Senate Majority Leader Harry Reid, a Nevada Democrat, said after the meeting that his party is willing to talk about spending programs. “My friend John Boehner, I repeat, cannot take yes for an answer,” Reid said. “One thing we made clear in that meeting, we are locked in tight on Obamacare.”
The partial shutdown put about 800,000 federal employees out of work and shuttered many government functions, including infant nutrition aid, national parks and Internal Revenue Service audits. Other services, such as air-traffic control and Social Security benefits, were operating.
A one-week partial shutdown would probably shave 0.1 percentage point from economic growth, according to the median estimate of economists surveyed by Bloomberg, with the costs accelerating if the closing persists.
The effects of failing to raise the $16.7 trillion debt ceiling would be even bigger.

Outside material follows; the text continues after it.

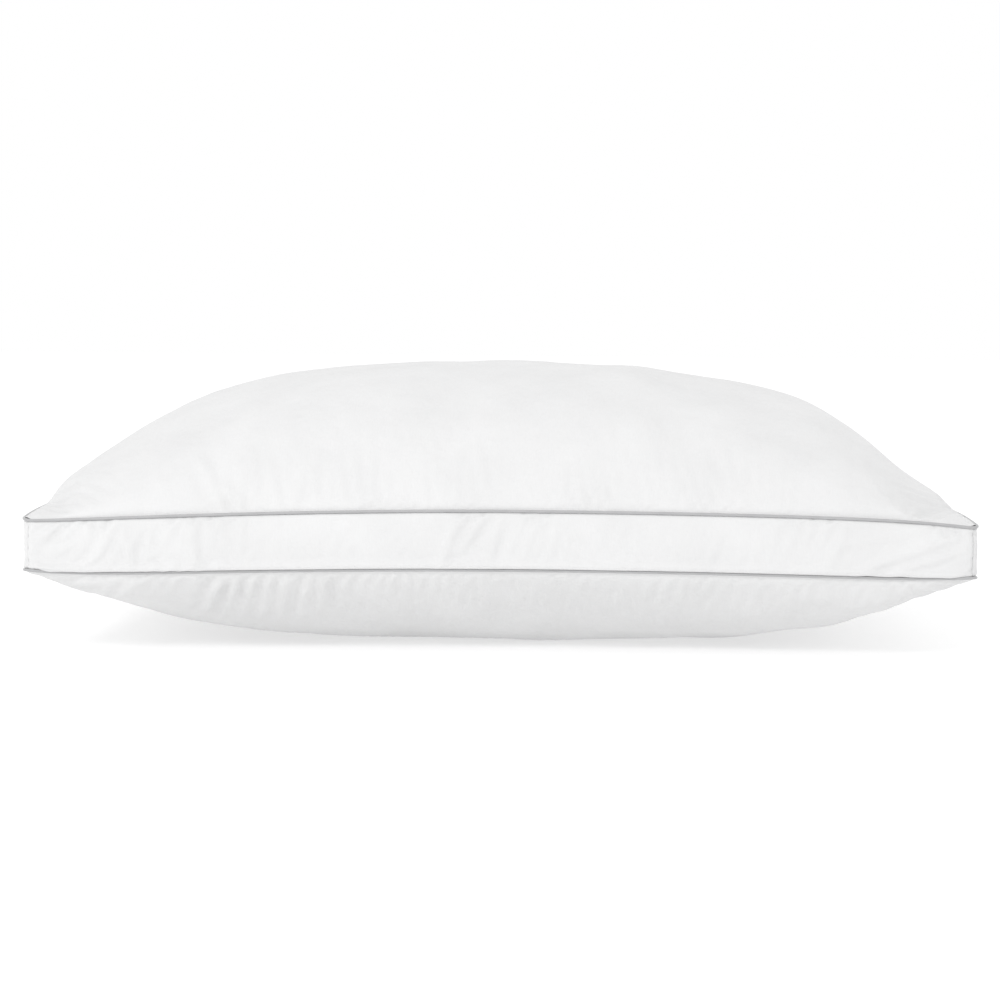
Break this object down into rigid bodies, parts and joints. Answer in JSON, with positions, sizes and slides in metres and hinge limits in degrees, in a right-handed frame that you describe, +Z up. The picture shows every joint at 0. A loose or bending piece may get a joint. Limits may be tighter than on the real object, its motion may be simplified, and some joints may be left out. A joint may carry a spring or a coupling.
{
  "type": "bed pillow",
  "caption": "Rectangular bed pillow with domed top and bottom panels, a straight gusset, and contrast piping round both edge seams.",
  "frame": {"origin": "centre of the flat patch of the bottom panel that the pillow rests on", "axes": "+X along the pillow's length, +Y across its width towards the back, +Z up through the crown"},
  "size_m": [0.739, 0.49, 0.2275],
  "materials": {
    "ticking": "fine white cotton, faint sheen",
    "piping": "silver-grey satin cut on the bias",
    "piping_cord": "twisted cotton cord",
    "thread": "white sewing thread",
    "label": "plain non-woven tape, blank",
    "fill": "loose soft fibre"
  },
  "bodies": {
    "root": {"top_panel": "ticking", "bottom_panel": "ticking", "gusset_front": "ticking", "gusset_back": "ticking", "gusset_left": "ticking", "gusset_right": "ticking", "top_piping_cover": "piping", "top_piping_cord": "piping_cord", "bottom_piping_cover": "piping", "bottom_piping_cord": "piping_cord", "top_seam_needle_thread": "thread", "top_seam_bobbin_thread": "thread", "bottom_seam_needle_thread": "thread", "bottom_seam_bobbin_thread": "thread", "top_seam_overlock": "thread", "bottom_seam_overlock": "thread", "corner_seam_threads": "thread", "closing_stitches": "thread", "care_label": "label", "fill": "fill"}
  },
  "joints": []
}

The government will run out of borrowing authority Oct. 17, according to the Treasury Department, leaving only cash to pay the bills.
That stockpile will disappear by Oct. 31 at the latest, according to the Congressional Budget Office, leaving the U.S. unable to pay promised benefits, salaries and interest.
As the stalemate wears on, both sides are grasping for political leverage.
Republicans found theirs on the Mall in Washington, where they criticized the barricades erected by the National Park Service around the World War II memorial.
House leaders proposed five bills yesterday to reopen specific parts of the government. They picked politically popular agencies, forcing Democrats to choose between their party’s position against a piecemeal approach and specific programs they support.
The bills would reopen national parks, provide funding for the National Institutes of Health, let Washington’s city government spend its own money, fund the Department of Veterans Affairs and pay National Guard and Reserve forces.
The Washington, parks and NIH bills passed yesterday with bipartisan support. The other measures are set for votes today.
“It is the small steps that can often move us toward a consensus,” said Representative Jack Kingston, a Georgia Republican.
Senate Democrats said they wouldn’t pick and choose federal agencies to reopen, and the White House issued veto threats against all the bills.
Democrats, meanwhile, tried to take advantage of the split among House Republicans. The party is divided between hard-liners aligned with Senator Ted Cruz of Texas who are seeking concessions on the health law and others who back a bill to reopen the government without conditions.
At least 20 Republicans have said they would support the Senate-passed plan. They haven’t aligned with Democrats on procedural votes to force Boehner’s hand.
One of those, Representative Peter King, a New York Republican, said in an interview yesterday that he made his case privately to Boehner, who asked for more time.
“I think the plan is for the Cruz Republicans to exhaust themselves,” King said.
Representative Jeb Hensarling, chairman of the House Financial Services Committee, described a delay of the individual mandate to purchase health insurance as the “bare minimum” Republicans should accept as part of the spending bill. And, he said, the party should attach other conditions to the debt ceiling.
“What’s going to hurt our economy is our failure to deal with our spending trajectory, which is going to bankrupt us,” the Texas Republican said in an interview. “Anything that has ever passed for fiscal responsibility in Washington, D.C., has almost exclusively been attached to a debt ceiling.”
Unlike past fiscal feuds, this dispute is more about the health law than the amount of government spending. Democrats say they have already made a concession by accepting spending levels set under the across-the-board cuts known as sequestration, which went into effect earlier this year and were part of the deal to avoid a 2011 default.
The U.S. budget deficit in June was 4.3 percent of gross domestic product, down from 10.1 percent in February 2010 and the narrowest since November 2008, when Obama was elected to his first term, according to data compiled by Bloomberg from the Treasury Department and the Bureau of Economic Analysis.